U.S. Sentencing Commission Restricts Federal Judges’ Ability To Use Acquitted Conduct at Sentencing

Federal judges will be limited from enhancing defendants’ sentences based on conduct a jury acquitted them of, a practice that has drawn condemnation from a wide range of civil liberties groups, lawmakers, and jurists.

The U.S. Sentencing Commission, a bipartisan panel that creates guidelines for the federal judiciary, voted unanimously Wednesday to adopt an amendment prohibiting judges from using acquitted conduct when calculating a defendant’s sentencing range under those guidelines. The only exception is if the conduct “also establishes, in whole or in part, the instant offense of conviction.”

“Not guilty means not guilty,” U.S. District Judge Carlton W. Reeves, the chair of the Sentencing Commission, said in a press release. “By enshrining this basic fact within the federal sentencing guidelines, the Commission is taking an important step to protect the credibility of our courts and criminal justice system.”

Although it sounds antithetical to what everyone is taught about the American justice system, at the sentencing phase of a trial, federal judges could enhance defendants’ sentences for conduct they were acquitted of if the judge decided it was more likely than not—a lower standard of evidence than “beyond a reasonable doubt”—that the defendant committed those offenses. This raised defendants’ scores under the federal sentencing guidelines, leading to significantly longer prison sentences.

For example, Reason‘s Billy Binion reported on the case of Dayonta McClinton, who was charged with robbing a CVS pharmacy in Indiana at gunpoint and killing one of his accomplices during a dispute after the robbery. A jury convicted McClinton of robbing the pharmacy but acquitted him of killing his accomplice. A federal judge nevertheless used the accomplice’s death to enhance McClinton’s sentence from the 57–71 months recommended under the guidelines to 228 months.

McClinton filed a petition to the Supreme Court challenging the use of acquitted conduct at his sentencing, but despite several Supreme Court justices previously expressing doubt about the constitutionality of the practice—including Justices Brett Kavanaugh and Clarence Thomas—the Court declined to take up the case last June.
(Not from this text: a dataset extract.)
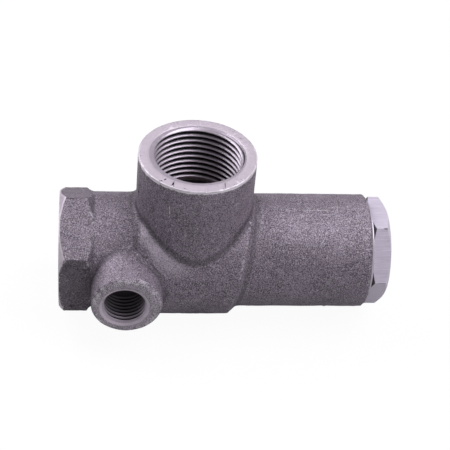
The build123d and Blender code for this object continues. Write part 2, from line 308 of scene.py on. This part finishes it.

Reuters reported that four of the justices signaled they would defer to the Sentencing Commission.

The Justice Department opposed a previous proposal by the Sentencing Commission to limit the use of acquitted conduct.

“Curtailing courts’ discretion to consider conduct related to acquitted counts would be a significant departure from long-standing sentencing practice, Supreme Court precedent and the principles of our guidelines,” Jessica Aber, the U.S. attorney for the Eastern District of Virginia, testified before the Commission last February.

The Justice Department did not immediately respond to a request for comment on the new policy.

The practice also outraged members of Congress. For the past several years, Sens. Chuck Grassley (R–Iowa) and Dick Durbin (D–Ill.) have introduced legislation to ban the use of acquitted conduct at sentencing in federal trials, but so far none have passed.

In a statement today, Durbin continued to call for the passage of his and Grassley’s Prohibiting Punishment of Acquitted Conduct Act, saying “this unjust practice must be prohibited under federal law.”

“Under our Constitution, defendants can only be convicted of a crime if a jury of their peers finds they are guilty beyond a reasonable doubt,” Durbin said. “However, federal law inexplicably allows judges to override a jury verdict of ‘not guilty’ by sentencing defendants based on acquitted conduct. This practice is inconsistent with the Constitution’s guarantees of due process and the right to a jury trial. That’s why I applaud the Sentencing Commission’s important step to limit the use of acquitted conduct.”